=== Data excerpt ===

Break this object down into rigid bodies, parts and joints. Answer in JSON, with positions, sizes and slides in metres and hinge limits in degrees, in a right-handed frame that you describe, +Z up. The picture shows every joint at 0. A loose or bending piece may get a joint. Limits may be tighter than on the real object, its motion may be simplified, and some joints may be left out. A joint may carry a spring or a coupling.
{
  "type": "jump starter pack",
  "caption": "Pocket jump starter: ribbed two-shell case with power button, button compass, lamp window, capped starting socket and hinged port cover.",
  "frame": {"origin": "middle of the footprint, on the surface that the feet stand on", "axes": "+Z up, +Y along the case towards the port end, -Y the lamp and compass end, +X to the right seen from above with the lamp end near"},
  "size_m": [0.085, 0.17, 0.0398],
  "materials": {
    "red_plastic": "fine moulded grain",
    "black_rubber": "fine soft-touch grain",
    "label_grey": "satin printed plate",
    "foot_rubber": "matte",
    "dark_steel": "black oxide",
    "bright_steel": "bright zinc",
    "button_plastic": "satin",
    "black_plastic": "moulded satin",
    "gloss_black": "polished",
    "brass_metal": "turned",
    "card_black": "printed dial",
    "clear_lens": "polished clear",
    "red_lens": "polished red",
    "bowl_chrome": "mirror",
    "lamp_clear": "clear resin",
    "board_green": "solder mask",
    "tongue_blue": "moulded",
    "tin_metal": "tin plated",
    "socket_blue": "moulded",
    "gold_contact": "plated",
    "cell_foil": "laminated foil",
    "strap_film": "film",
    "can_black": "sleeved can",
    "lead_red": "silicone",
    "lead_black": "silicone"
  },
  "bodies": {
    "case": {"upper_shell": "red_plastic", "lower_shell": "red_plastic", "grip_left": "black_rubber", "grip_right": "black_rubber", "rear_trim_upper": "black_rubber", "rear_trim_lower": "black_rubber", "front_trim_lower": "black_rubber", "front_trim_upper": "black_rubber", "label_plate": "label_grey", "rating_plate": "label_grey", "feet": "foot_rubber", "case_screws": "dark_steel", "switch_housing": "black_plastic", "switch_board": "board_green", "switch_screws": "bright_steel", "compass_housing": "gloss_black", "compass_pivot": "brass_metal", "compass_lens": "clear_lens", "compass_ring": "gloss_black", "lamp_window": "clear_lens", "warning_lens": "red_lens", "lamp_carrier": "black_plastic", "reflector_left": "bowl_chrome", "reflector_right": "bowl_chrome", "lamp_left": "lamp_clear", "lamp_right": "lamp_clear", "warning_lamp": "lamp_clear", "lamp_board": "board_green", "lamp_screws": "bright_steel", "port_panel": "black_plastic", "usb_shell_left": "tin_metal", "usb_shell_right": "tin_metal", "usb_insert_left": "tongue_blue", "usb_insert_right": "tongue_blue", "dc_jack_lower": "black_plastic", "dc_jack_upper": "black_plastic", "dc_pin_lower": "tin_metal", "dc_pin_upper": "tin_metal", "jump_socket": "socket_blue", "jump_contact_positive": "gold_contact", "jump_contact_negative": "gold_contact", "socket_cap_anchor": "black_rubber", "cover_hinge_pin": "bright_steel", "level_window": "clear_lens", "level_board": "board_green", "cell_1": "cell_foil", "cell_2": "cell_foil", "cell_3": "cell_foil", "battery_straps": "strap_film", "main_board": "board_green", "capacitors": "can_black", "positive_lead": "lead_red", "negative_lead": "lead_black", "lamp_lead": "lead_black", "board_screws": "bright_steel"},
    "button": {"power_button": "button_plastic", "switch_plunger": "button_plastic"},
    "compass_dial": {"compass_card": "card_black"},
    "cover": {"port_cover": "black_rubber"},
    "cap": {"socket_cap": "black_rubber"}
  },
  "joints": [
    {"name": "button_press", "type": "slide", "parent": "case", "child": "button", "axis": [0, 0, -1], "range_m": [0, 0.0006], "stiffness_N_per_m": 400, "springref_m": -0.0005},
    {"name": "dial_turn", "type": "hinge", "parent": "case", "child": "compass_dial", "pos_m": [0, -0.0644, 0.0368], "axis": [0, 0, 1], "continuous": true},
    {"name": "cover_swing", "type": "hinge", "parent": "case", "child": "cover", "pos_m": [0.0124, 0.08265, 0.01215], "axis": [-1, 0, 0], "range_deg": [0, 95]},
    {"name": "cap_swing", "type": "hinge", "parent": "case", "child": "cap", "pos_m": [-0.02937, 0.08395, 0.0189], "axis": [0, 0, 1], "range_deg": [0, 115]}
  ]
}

===

Repeat the lines above exactly.

Output below:
Break this object down into rigid bodies, parts and joints. Answer in JSON, with positions, sizes and slides in metres and hinge limits in degrees, in a right-handed frame that you describe, +Z up. The picture shows every joint at 0. A loose or bending piece may get a joint. Limits may be tighter than on the real object, its motion may be simplified, and some joints may be left out. A joint may carry a spring or a coupling.
{
  "type": "jump starter pack",
  "caption": "Pocket jump starter: ribbed two-shell case with power button, button compass, lamp window, capped starting socket and hinged port cover.",
  "frame": {"origin": "middle of the footprint, on the surface that the feet stand on", "axes": "+Z up, +Y along the case towards the port end, -Y the lamp and compass end, +X to the right seen from above with the lamp end near"},
  "size_m": [0.085, 0.17, 0.0398],
  "materials": {
    "red_plastic": "fine moulded grain",
    "black_rubber": "fine soft-touch grain",
    "label_grey": "satin printed plate",
    "foot_rubber": "matte",
    "dark_steel": "black oxide",
    "bright_steel": "bright zinc",
    "button_plastic": "satin",
    "black_plastic": "moulded satin",
    "gloss_black": "polished",
    "brass_metal": "turned",
    "card_black": "printed dial",
    "clear_lens": "polished clear",
    "red_lens": "polished red",
    "bowl_chrome": "mirror",
    "lamp_clear": "clear resin",
    "board_green": "solder mask",
    "tongue_blue": "moulded",
    "tin_metal": "tin plated",
    "socket_blue": "moulded",
    "gold_contact": "plated",
    "cell_foil": "laminated foil",
    "strap_film": "film",
    "can_black": "sleeved can",
    "lead_red": "silicone",
    "lead_black": "silicone"
  },
  "bodies": {
    "case": {"upper_shell": "red_plastic", "lower_shell": "red_plastic", "grip_left": "black_rubber", "grip_right": "black_rubber", "rear_trim_upper": "black_rubber", "rear_trim_lower": "black_rubber", "front_trim_lower": "black_rubber", "front_trim_upper": "black_rubber", "label_plate": "label_grey", "rating_plate": "label_grey", "feet": "foot_rubber", "case_screws": "dark_steel", "switch_housing": "black_plastic", "switch_board": "board_green", "switch_screws": "bright_steel", "compass_housing": "gloss_black", "compass_pivot": "brass_metal", "compass_lens": "clear_lens", "compass_ring": "gloss_black", "lamp_window": "clear_lens", "warning_lens": "red_lens", "lamp_carrier": "black_plastic", "reflector_left": "bowl_chrome", "reflector_right": "bowl_chrome", "lamp_left": "lamp_clear", "lamp_right": "lamp_clear", "warning_lamp": "lamp_clear", "lamp_board": "board_green", "lamp_screws": "bright_steel", "port_panel": "black_plastic", "usb_shell_left": "tin_metal", "usb_shell_right": "tin_metal", "usb_insert_left": "tongue_blue", "usb_insert_right": "tongue_blue", "dc_jack_lower": "black_plastic", "dc_jack_upper": "black_plastic", "dc_pin_lower": "tin_metal", "dc_pin_upper": "tin_metal", "jump_socket": "socket_blue", "jump_contact_positive": "gold_contact", "jump_contact_negative": "gold_contact", "socket_cap_anchor": "black_rubber", "cover_hinge_pin": "bright_steel", "level_window": "clear_lens", "level_board": "board_green", "cell_1": "cell_foil", "cell_2": "cell_foil", "cell_3": "cell_foil", "battery_straps": "strap_film", "main_board": "board_green", "capacitors": "can_black", "positive_lead": "lead_red", "negative_lead": "lead_black", "lamp_lead": "lead_black", "board_screws": "bright_steel"},
    "button": {"power_button": "button_plastic", "switch_plunger": "button_plastic"},
    "compass_dial": {"compass_card": "card_black"},
    "cover": {"port_cover": "black_rubber"},
    "cap": {"socket_cap": "black_rubber"}
  },
  "joints": [
    {"name": "button_press", "type": "slide", "parent": "case", "child": "button", "axis": [0, 0, -1], "range_m": [0, 0.0006], "stiffness_N_per_m": 400, "springref_m": -0.0005},
    {"name": "dial_turn", "type": "hinge", "parent": "case", "child": "compass_dial", "pos_m": [0, -0.0644, 0.0368], "axis": [0, 0, 1], "continuous": true},
    {"name": "cover_swing", "type": "hinge", "parent": "case", "child": "cover", "pos_m": [0.0124, 0.08265, 0.01215], "axis": [-1, 0, 0], "range_deg": [0, 95]},
    {"name": "cap_swing", "type": "hinge", "parent": "case", "child": "cap", "pos_m": [-0.02937, 0.08395, 0.0189], "axis": [0, 0, 1], "range_deg": [0, 115]}
  ]
}